> [Work to be completed] Give the material again in full, matching it exactly.

> [Material provided]
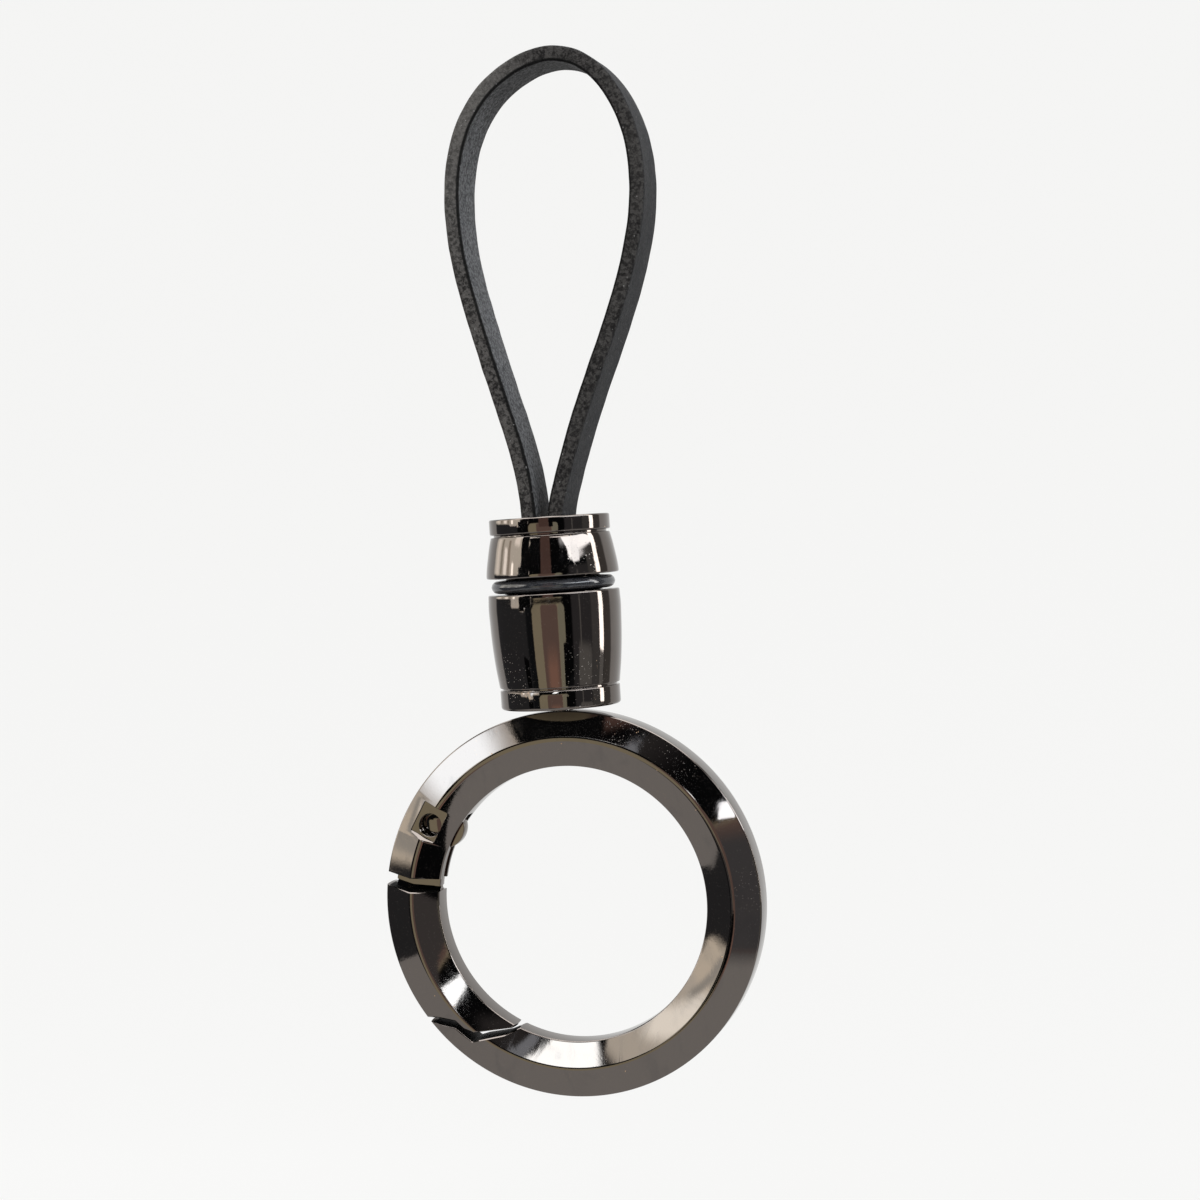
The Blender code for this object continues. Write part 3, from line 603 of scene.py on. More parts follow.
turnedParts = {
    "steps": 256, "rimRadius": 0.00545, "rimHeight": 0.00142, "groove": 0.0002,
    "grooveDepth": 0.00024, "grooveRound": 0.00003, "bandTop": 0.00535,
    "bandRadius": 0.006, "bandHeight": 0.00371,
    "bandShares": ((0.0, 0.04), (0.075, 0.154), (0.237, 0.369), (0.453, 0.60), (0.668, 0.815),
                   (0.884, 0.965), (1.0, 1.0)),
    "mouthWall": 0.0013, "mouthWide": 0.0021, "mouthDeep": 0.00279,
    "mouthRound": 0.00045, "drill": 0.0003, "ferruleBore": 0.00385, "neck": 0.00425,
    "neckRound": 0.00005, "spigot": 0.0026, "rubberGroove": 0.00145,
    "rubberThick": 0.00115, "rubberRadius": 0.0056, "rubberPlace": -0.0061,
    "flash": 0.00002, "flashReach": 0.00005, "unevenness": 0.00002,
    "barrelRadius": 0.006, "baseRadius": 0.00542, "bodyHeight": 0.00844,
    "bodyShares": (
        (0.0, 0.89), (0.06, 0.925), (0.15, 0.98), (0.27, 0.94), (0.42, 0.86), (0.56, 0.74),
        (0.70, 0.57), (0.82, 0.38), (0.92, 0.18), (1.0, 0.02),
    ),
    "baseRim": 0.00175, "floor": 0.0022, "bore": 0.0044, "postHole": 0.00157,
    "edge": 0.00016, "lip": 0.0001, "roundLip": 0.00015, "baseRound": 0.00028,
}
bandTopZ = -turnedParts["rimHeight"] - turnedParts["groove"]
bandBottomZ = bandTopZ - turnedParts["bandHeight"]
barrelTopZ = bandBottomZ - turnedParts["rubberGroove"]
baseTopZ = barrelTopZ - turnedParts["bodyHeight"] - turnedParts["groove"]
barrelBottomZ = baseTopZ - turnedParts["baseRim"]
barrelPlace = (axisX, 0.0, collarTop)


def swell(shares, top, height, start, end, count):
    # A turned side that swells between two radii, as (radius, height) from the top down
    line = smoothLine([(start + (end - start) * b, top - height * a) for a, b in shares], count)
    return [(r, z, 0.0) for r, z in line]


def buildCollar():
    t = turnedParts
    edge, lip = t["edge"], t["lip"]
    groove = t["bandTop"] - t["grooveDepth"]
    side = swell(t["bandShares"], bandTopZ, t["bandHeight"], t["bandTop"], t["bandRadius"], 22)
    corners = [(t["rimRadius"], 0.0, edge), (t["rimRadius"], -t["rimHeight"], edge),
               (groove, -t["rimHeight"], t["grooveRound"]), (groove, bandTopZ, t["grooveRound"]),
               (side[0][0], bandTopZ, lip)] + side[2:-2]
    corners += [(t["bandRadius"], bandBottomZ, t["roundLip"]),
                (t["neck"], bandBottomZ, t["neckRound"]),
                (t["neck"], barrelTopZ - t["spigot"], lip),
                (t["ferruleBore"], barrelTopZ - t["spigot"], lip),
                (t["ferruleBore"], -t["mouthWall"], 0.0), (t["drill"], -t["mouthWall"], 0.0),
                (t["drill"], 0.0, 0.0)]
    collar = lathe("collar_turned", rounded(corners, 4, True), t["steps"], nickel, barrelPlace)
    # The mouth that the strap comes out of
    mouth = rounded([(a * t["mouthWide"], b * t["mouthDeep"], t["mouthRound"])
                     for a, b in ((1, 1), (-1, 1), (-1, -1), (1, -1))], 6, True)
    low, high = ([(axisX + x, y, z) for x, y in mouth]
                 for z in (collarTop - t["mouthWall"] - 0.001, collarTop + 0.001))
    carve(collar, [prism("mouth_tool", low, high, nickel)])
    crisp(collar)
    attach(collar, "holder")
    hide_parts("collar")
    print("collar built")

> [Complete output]
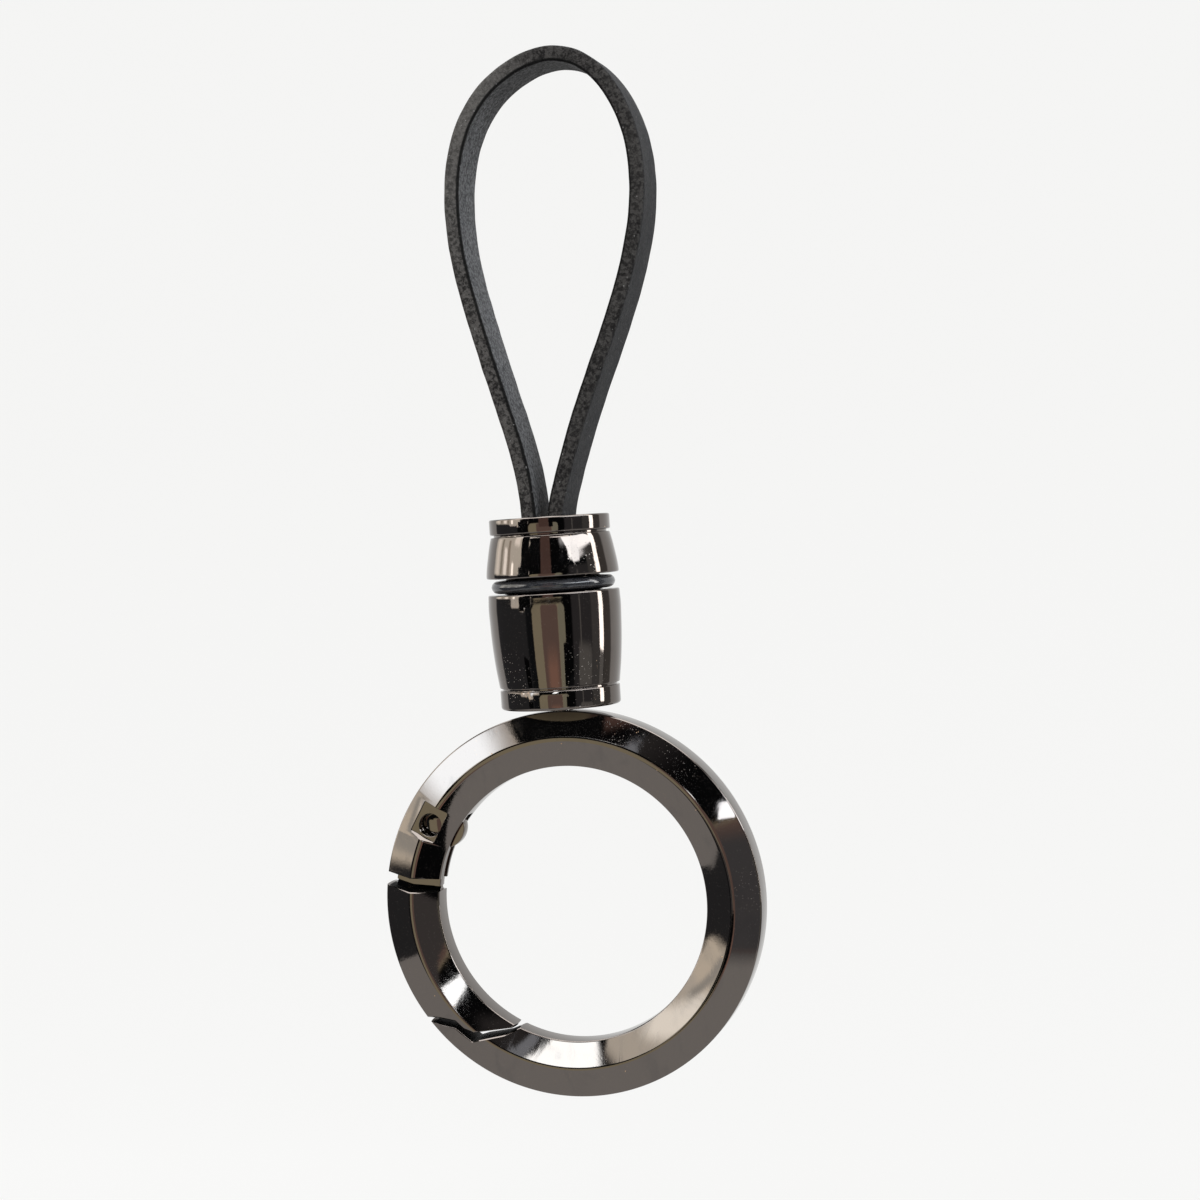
The Blender code for this object continues. Write part 3, from line 603 of scene.py on. More parts follow.
turnedParts = {
    "steps": 256, "rimRadius": 0.00545, "rimHeight": 0.00142, "groove": 0.0002,
    "grooveDepth": 0.00024, "grooveRound": 0.00003, "bandTop": 0.00535,
    "bandRadius": 0.006, "bandHeight": 0.00371,
    "bandShares": ((0.0, 0.04), (0.075, 0.154), (0.237, 0.369), (0.453, 0.60), (0.668, 0.815),
                   (0.884, 0.965), (1.0, 1.0)),
    "mouthWall": 0.0013, "mouthWide": 0.0021, "mouthDeep": 0.00279,
    "mouthRound": 0.00045, "drill": 0.0003, "ferruleBore": 0.00385, "neck": 0.00425,
    "neckRound": 0.00005, "spigot": 0.0026, "rubberGroove": 0.00145,
    "rubberThick": 0.00115, "rubberRadius": 0.0056, "rubberPlace": -0.0061,
    "flash": 0.00002, "flashReach": 0.00005, "unevenness": 0.00002,
    "barrelRadius": 0.006, "baseRadius": 0.00542, "bodyHeight": 0.00844,
    "bodyShares": (
        (0.0, 0.89), (0.06, 0.925), (0.15, 0.98), (0.27, 0.94), (0.42, 0.86), (0.56, 0.74),
        (0.70, 0.57), (0.82, 0.38), (0.92, 0.18), (1.0, 0.02),
    ),
    "baseRim": 0.00175, "floor": 0.0022, "bore": 0.0044, "postHole": 0.00157,
    "edge": 0.00016, "lip": 0.0001, "roundLip": 0.00015, "baseRound": 0.00028,
}
bandTopZ = -turnedParts["rimHeight"] - turnedParts["groove"]
bandBottomZ = bandTopZ - turnedParts["bandHeight"]
barrelTopZ = bandBottomZ - turnedParts["rubberGroove"]
baseTopZ = barrelTopZ - turnedParts["bodyHeight"] - turnedParts["groove"]
barrelBottomZ = baseTopZ - turnedParts["baseRim"]
barrelPlace = (axisX, 0.0, collarTop)


def swell(shares, top, height, start, end, count):
    # A turned side that swells between two radii, as (radius, height) from the top down
    line = smoothLine([(start + (end - start) * b, top - height * a) for a, b in shares], count)
    return [(r, z, 0.0) for r, z in line]


def buildCollar():
    t = turnedParts
    edge, lip = t["edge"], t["lip"]
    groove = t["bandTop"] - t["grooveDepth"]
    side = swell(t["bandShares"], bandTopZ, t["bandHeight"], t["bandTop"], t["bandRadius"], 22)
    corners = [(t["rimRadius"], 0.0, edge), (t["rimRadius"], -t["rimHeight"], edge),
               (groove, -t["rimHeight"], t["grooveRound"]), (groove, bandTopZ, t["grooveRound"]),
               (side[0][0], bandTopZ, lip)] + side[2:-2]
    corners += [(t["bandRadius"], bandBottomZ, t["roundLip"]),
                (t["neck"], bandBottomZ, t["neckRound"]),
                (t["neck"], barrelTopZ - t["spigot"], lip),
                (t["ferruleBore"], barrelTopZ - t["spigot"], lip),
                (t["ferruleBore"], -t["mouthWall"], 0.0), (t["drill"], -t["mouthWall"], 0.0),
                (t["drill"], 0.0, 0.0)]
    collar = lathe("collar_turned", rounded(corners, 4, True), t["steps"], nickel, barrelPlace)
    # The mouth that the strap comes out of
    mouth = rounded([(a * t["mouthWide"], b * t["mouthDeep"], t["mouthRound"])
                     for a, b in ((1, 1), (-1, 1), (-1, -1), (1, -1))], 6, True)
    low, high = ([(axisX + x, y, z) for x, y in mouth]
                 for z in (collarTop - t["mouthWall"] - 0.001, collarTop + 0.001))
    carve(collar, [prism("mouth_tool", low, high, nickel)])
    crisp(collar)
    attach(collar, "holder")
    hide_parts("collar")
    print("collar built")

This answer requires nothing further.